Exercise prompt ▸ Locate every line that holds the string "materials" and copy it.

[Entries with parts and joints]
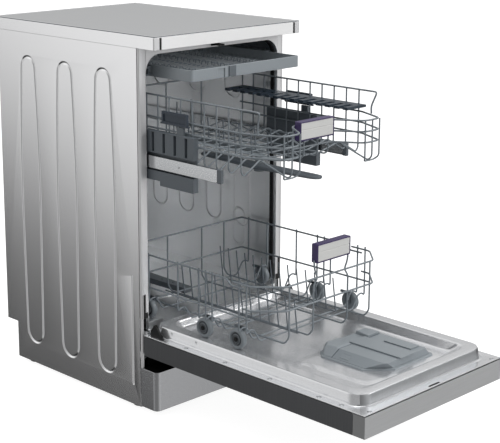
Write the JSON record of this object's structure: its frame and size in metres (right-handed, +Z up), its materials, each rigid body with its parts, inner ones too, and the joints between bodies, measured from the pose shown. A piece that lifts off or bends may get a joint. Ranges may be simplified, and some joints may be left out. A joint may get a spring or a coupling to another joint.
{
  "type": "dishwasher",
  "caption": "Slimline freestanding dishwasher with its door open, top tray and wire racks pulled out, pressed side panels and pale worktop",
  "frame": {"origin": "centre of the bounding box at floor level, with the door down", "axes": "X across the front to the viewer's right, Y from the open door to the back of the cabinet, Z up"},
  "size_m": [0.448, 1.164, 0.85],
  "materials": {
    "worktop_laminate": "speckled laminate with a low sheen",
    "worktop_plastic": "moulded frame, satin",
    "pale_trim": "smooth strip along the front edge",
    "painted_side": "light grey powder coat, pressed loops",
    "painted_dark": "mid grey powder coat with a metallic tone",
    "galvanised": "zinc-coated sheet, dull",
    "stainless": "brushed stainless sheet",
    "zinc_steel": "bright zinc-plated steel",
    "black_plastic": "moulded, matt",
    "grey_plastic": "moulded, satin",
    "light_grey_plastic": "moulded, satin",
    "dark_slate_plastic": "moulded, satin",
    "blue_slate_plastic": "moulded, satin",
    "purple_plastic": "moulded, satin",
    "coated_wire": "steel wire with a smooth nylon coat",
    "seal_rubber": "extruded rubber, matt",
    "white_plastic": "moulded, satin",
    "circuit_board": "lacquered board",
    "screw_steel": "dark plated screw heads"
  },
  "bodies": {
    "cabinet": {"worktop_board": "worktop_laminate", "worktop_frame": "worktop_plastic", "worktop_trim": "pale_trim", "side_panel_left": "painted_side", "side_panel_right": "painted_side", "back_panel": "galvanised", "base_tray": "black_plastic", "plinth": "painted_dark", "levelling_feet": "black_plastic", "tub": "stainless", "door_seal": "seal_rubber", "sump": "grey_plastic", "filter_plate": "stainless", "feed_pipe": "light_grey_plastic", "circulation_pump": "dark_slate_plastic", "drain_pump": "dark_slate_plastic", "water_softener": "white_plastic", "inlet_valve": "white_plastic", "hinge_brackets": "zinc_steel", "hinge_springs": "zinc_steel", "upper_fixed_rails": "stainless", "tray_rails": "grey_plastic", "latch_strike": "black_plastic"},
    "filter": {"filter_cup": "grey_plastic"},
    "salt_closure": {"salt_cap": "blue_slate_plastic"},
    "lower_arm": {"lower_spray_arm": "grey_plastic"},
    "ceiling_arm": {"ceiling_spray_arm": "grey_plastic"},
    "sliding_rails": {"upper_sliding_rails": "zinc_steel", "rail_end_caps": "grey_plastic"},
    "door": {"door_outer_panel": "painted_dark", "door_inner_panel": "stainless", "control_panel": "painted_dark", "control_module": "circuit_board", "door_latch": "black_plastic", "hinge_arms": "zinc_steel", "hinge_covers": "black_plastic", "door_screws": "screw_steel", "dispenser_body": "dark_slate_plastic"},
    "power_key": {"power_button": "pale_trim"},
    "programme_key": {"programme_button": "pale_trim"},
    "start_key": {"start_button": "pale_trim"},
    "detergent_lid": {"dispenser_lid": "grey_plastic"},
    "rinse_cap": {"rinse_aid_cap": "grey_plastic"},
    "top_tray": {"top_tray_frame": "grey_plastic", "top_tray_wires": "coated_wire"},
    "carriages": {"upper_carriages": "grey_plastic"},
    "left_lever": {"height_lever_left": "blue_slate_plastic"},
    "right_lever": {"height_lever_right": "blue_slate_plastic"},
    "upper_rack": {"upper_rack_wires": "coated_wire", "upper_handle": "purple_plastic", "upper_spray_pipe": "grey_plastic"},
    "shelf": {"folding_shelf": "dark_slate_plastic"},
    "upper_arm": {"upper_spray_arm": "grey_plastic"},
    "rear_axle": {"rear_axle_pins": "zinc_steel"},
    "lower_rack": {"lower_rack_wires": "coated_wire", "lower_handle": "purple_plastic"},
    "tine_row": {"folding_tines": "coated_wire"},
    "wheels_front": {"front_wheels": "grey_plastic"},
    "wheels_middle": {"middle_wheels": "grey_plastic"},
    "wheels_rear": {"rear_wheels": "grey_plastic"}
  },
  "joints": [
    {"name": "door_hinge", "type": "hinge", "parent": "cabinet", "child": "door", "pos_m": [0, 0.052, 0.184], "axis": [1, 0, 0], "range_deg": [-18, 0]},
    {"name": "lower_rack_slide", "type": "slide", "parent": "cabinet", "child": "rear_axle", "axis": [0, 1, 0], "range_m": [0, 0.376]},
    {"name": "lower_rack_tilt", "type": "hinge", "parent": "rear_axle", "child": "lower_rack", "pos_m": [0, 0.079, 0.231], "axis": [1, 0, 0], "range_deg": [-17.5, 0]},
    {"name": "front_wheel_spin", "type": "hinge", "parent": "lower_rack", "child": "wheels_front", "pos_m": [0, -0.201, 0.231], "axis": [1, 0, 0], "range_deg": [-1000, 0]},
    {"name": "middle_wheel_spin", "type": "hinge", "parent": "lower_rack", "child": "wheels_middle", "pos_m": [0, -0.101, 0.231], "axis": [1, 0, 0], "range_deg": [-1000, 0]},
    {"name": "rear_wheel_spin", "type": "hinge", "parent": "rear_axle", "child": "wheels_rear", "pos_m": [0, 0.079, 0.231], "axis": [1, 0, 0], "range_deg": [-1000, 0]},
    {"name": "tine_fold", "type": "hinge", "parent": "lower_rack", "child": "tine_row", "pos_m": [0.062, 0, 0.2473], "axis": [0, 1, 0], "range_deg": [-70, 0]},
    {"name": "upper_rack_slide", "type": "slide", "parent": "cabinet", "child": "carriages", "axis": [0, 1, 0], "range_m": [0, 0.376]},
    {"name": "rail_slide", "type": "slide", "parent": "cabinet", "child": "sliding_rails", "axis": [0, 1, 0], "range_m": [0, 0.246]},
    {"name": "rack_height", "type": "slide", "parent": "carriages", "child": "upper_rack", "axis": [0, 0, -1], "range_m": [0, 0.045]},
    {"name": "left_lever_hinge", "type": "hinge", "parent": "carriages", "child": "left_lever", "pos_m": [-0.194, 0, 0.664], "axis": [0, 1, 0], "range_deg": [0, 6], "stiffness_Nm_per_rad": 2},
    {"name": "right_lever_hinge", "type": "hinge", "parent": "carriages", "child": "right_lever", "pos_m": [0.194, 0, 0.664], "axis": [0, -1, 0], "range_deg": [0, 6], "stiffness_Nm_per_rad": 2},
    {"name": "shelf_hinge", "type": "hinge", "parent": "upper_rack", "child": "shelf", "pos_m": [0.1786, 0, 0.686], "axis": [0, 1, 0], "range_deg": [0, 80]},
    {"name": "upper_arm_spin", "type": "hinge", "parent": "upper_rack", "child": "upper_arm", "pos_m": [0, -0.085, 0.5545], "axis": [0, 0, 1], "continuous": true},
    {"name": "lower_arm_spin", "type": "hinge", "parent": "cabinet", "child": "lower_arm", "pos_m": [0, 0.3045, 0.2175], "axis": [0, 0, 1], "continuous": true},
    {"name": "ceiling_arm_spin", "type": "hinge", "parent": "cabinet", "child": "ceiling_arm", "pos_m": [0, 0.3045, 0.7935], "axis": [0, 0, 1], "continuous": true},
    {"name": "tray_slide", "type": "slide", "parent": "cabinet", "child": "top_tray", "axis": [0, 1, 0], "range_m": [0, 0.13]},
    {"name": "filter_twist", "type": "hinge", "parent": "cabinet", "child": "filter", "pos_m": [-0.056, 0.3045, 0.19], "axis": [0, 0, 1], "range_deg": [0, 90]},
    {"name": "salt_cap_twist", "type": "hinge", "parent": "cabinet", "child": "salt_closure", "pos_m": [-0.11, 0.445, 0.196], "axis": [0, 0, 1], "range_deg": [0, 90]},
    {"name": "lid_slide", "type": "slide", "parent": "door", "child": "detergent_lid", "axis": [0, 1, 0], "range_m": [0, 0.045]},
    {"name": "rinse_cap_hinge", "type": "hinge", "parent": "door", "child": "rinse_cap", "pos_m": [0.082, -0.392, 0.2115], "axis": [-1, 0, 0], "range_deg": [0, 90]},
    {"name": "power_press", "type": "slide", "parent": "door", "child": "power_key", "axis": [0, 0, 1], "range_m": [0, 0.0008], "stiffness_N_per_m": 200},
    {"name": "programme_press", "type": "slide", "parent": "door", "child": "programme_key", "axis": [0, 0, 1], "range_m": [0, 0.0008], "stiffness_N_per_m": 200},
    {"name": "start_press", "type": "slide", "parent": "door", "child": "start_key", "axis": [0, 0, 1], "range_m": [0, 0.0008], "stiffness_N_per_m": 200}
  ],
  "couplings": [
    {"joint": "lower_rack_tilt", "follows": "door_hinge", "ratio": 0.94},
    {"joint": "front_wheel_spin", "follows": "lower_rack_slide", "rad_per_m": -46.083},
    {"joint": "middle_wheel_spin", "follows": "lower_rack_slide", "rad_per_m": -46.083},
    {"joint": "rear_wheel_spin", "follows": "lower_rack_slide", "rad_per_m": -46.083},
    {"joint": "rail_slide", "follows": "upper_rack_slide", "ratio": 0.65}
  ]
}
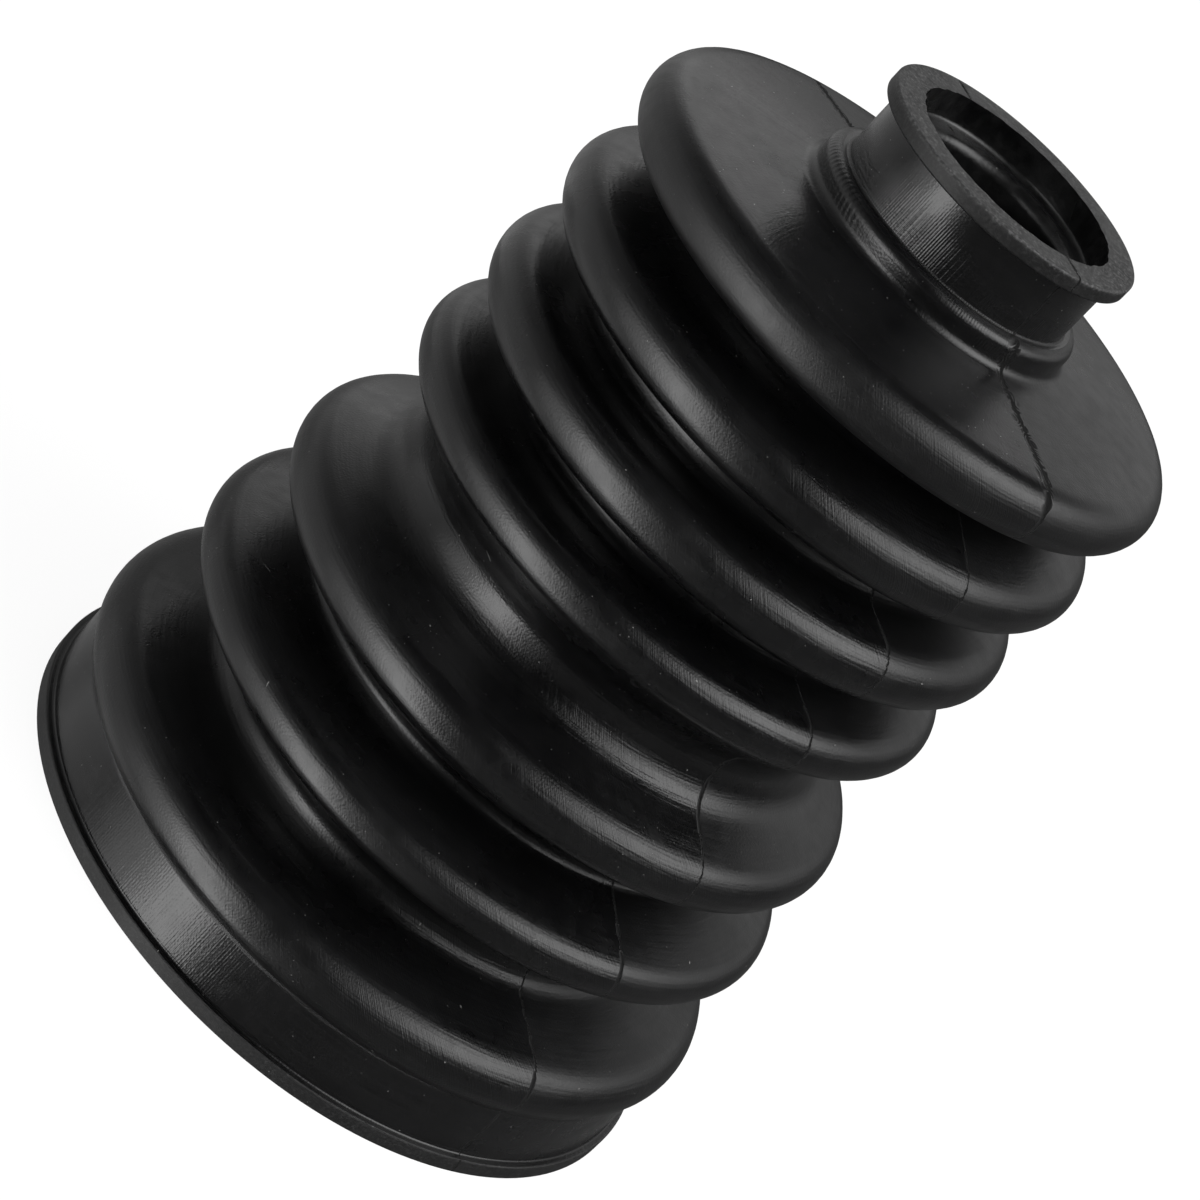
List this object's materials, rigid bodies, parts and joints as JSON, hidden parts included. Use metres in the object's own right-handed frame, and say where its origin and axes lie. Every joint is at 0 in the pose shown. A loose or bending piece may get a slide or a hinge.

Answer below ▸
Write the JSON record of this object's structure: its frame and size in metres (right-handed, +Z up), its materials, each rigid body with its parts, inner ones too, and the joints between bodies, measured from the pose shown. A piece that lifts off or bends may get a joint. Ranges may be simplified, and some joints may be left out. A joint may get a spring or a coupling to another joint.
  "materials": {
List this object's materials, rigid bodies, parts and joints as JSON, hidden parts included. Use metres in the object's own right-handed frame, and say where its origin and axes lie. Every joint is at 0 in the pose shown. A loose or bending piece may get a slide or a hinge.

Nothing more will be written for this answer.